Re the switch failing during a storm. It's in a 6 story commercial building, the run to the roof is about 150 but it's all in conduit and the run to the antennas are short, maybe 10-15 feet. Every antenna has an Transector ALPU up top and a WB-APC-Gige modules in the data center. Not your typical tower install by any means. Was really hoping that it would be something like what I found.

Re: Help! Unresponsive WS-12-250A

Posted: Mon Aug 03, 2015 11:37 am
by sirhc
You know Adair that is an issue I experienced as well. Re-seat the SFP module.

It is on my list to talk to Eric about so do not throw that SFP away just yet.

I think this started happening recently with a change to the SFP code to support MicroTik SFPs

As I said I will talk with Eric regarding this issue.

Re: Help! Unresponsive WS-12-250A

Posted: Mon Aug 03, 2015 11:39 am
by adairw
I'll have to go look at the module, but it's not a mikrotik sfp.
I will so, the mikrotik copper sfp's I've used work fine.
But I tried to get a mikrotik single mode fiber sfp to work the other day and it would not work.

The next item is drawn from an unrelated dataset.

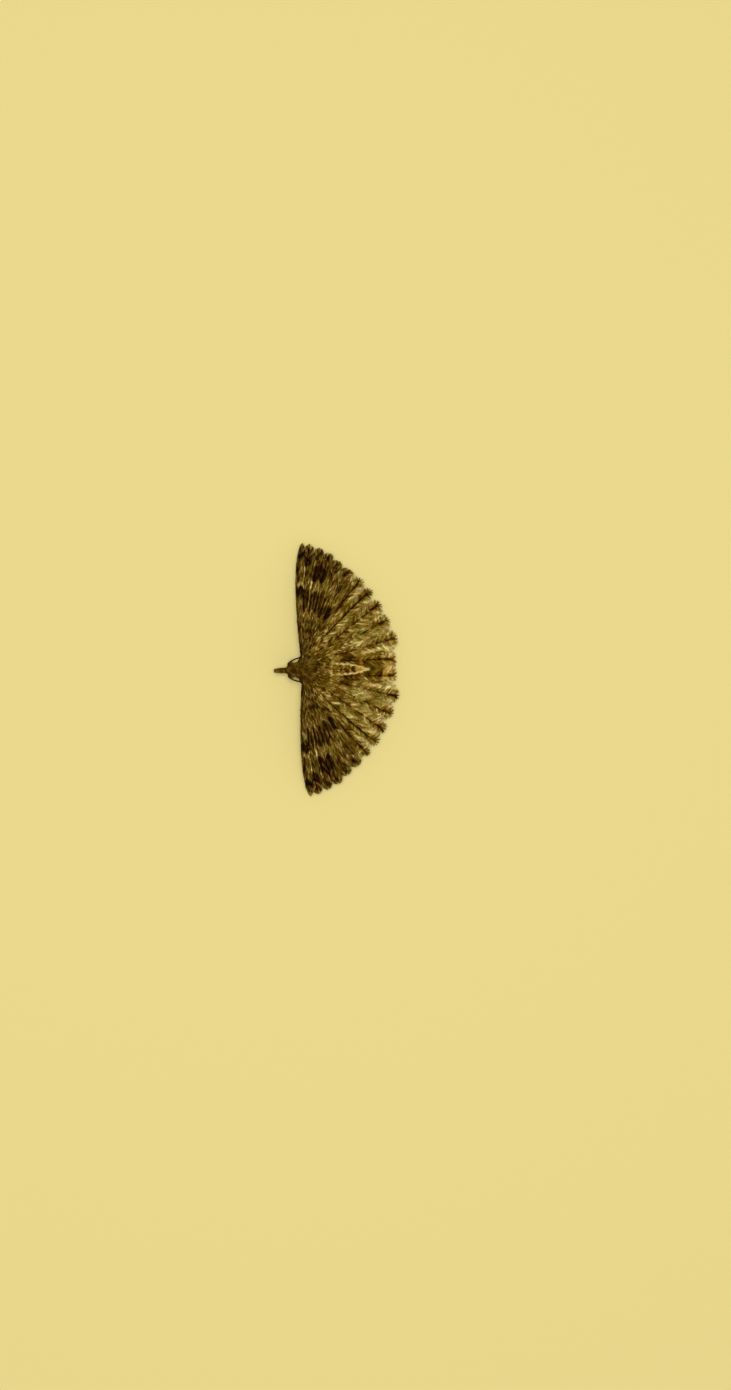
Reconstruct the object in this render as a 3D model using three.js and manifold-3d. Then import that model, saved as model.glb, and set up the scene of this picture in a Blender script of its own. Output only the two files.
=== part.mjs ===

I'm going to take a beating for this, but the switch I tried it in isn't up to date on firmware. I can update and test if that will help anything.

AW

Re: Help! Unresponsive WS-12-250A

Posted: Mon Aug 03, 2015 11:47 am
by sirhc
Yea, you should upgrade it, how old is the firmware?

What I am saying is at some point in the near past I have experienced situations where the SFP module needs to re-seated. This normally occurs after a storm so there would have been a power blip. Possibly when the electric flips to battery backup for a second and then back again the SFP modules needs pulled out and re-seated to function.

I believe this behavior was after Eric had made some changes to the SFP initialization routine to deal with MT SFP modules because prior to this I never saw it.

Coincidence or not I do not know, I had also changed the SFP modules during that time to another brand because I was getting errors on some of the old brand. THe new GENERIC brand eliminated these Errors but this is also when I started see this issue.

Last night you probably had an electric BLIP as well?